Technology only matters when there's a target audience.

True enough.

I wonder if there is any shader program that runs faster on a FX series card than the 9500+ cards? I haven't checked out any demo/game that uses shaders since I don't have a new card yet. Although I can use emulation to get blazing speeds! http://www.opengl.org/discussion_boards/ubb/wink.gif

Korval
08-28-2003, 06:41 PM
I wonder if there is any shader program that runs faster on a FX series card than the 9500+ cards?

Sure. They're made using NV_fragment_program or Cg through NV_fp(which provides the necessary basic types needed for the performance).

harsman
08-29-2003, 01:24 AM
Anything with lots of filtered shadow map lookups should be faster on the GeForceFX since it has dedicated hw for pcf. The radeon has to waste cycles and fetches doing the same thing manually. Another idea is something which uses the sincos or lit instructions lots. Those are native on the FX but emulated by exapnsion into several instructions on the Radeon IIRC.

Korval
08-29-2003, 10:08 AM
Anything with lots of filtered shadow map lookups should be faster on the GeForceFX since it has dedicated hw for pcf. The radeon has to waste cycles and fetches doing the same thing manually. Another idea is something which uses the sincos or lit instructions lots. Those are native on the FX but emulated by exapnsion into several instructions on the Radeon IIRC.

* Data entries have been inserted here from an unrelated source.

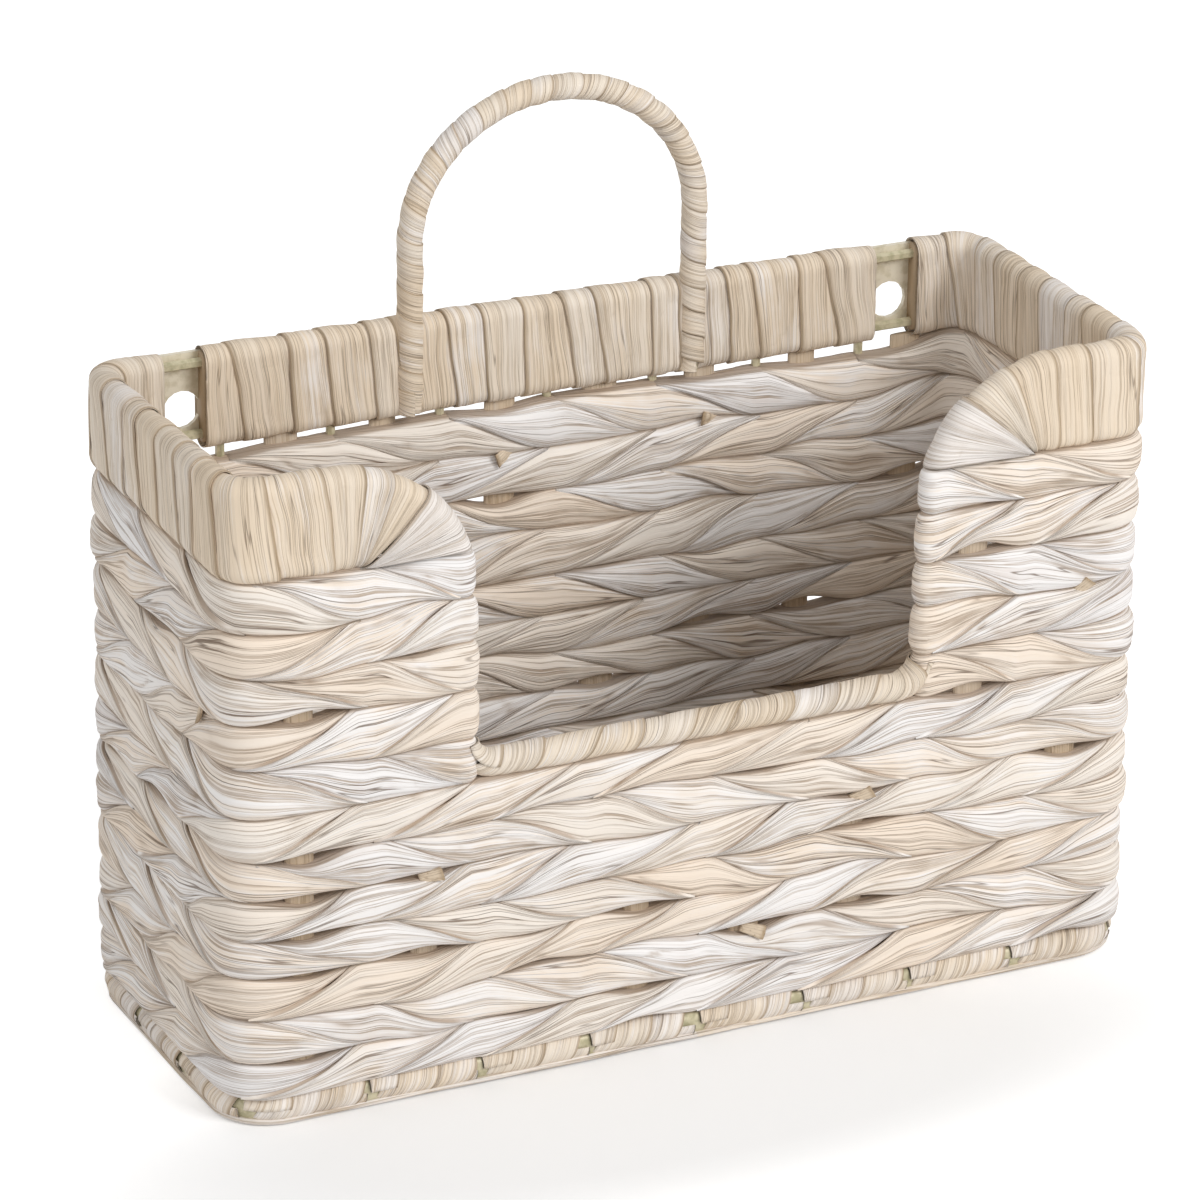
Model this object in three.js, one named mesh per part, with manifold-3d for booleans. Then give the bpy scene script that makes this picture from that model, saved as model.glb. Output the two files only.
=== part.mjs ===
// A twined magazine basket on a wire frame, with a scooped front, a wrapped rim and a hoop handle.
// Millimetres, +Z up, the wall side at +Y, origin at the bottom centre.

import * as THREE from "three";
import { mergeVertices } from "three/addons/utils/BufferGeometryUtils.js";
import Module from "manifold-3d";

const wasm = await Module();
wasm.setup();

// Driving sizes of the frame, measured between the centres of its wires
const frameWidth = 370;
const frameDepth = 132;
const cornerRadius = 18;
const rimTop = 254;
const handleTop = 344;
const clearance = 0.3;

// Wires
const stakeWire = 3.6;
const rimWire = 4;
const bandWire = 4;
const baseWire = 5;
const handleWire = 5;
const stakeBend = 5;

// Stakes: spaces between them along a long wall and along a short wall
const longSpaces = 8;
const shortSpaces = 3;

// Twined rows
const fullRows = 7;
const openRows = 5;
const strandThickness = 4.6;
const stakeRoom = 1.4;
const outerFaceShare = 0.66;
const turningReachShare = 0.85;

// The wrapped band under the rim
const bandHeight = 38;
const bandThickness = 10;
const bandChamfer = 3;
const bandSkin = 2;

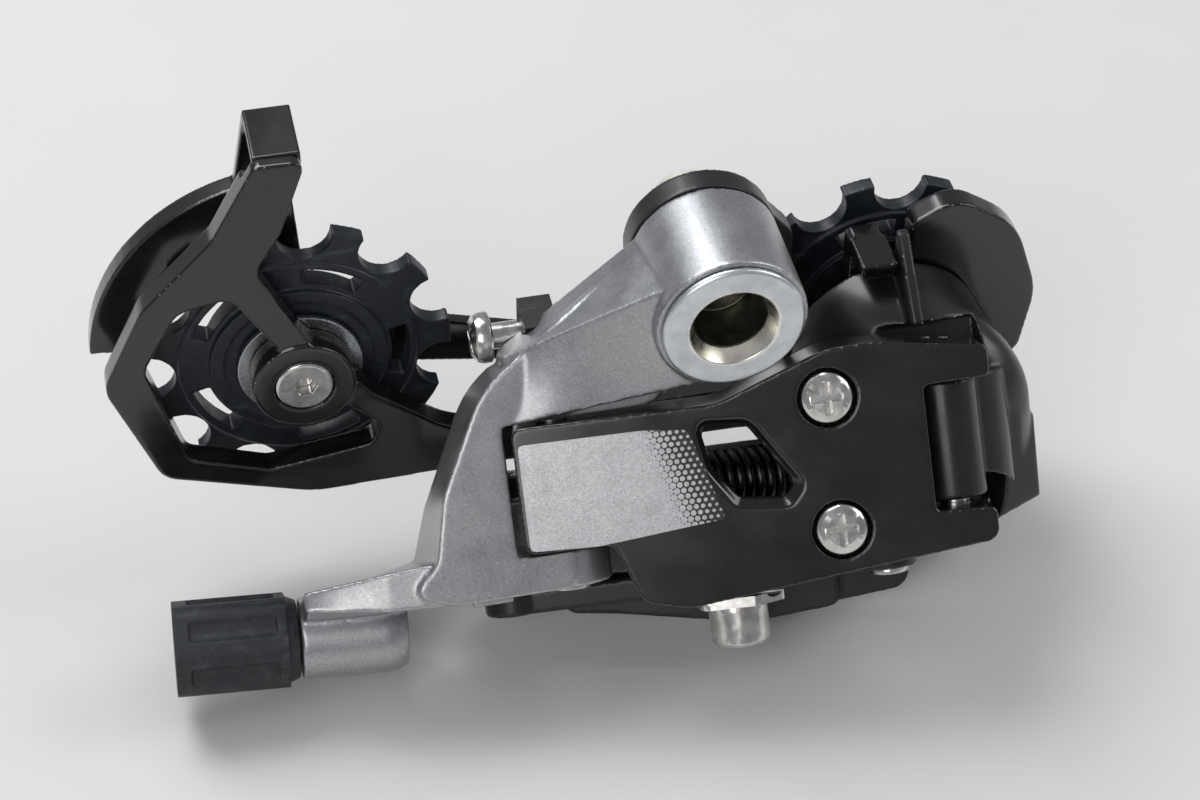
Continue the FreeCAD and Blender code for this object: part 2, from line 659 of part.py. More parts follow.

While true, that isn't the question at hand here. The question is why the 5200 seems slower than it ought to be. IE, doing things that should speed up the card do not. My best guess is that the 5200 lacks some actual hardware that the higher-end cards have that boosts their performance.

harsman
09-02-2003, 11:15 AM
Well, he did ask about specific cases when the GeForceFX would beat the 9700. Anyway, theres a nice article on FX's architechture here: http://www.3dcenter.de/artikel/cinefx/
It's not official word form nvidia by any means but it does seem to be consistant with what nvidia have said and what people have measured. In short, to get the most of FX performance, use few registers, lots of textures and utilise the combiners at the end.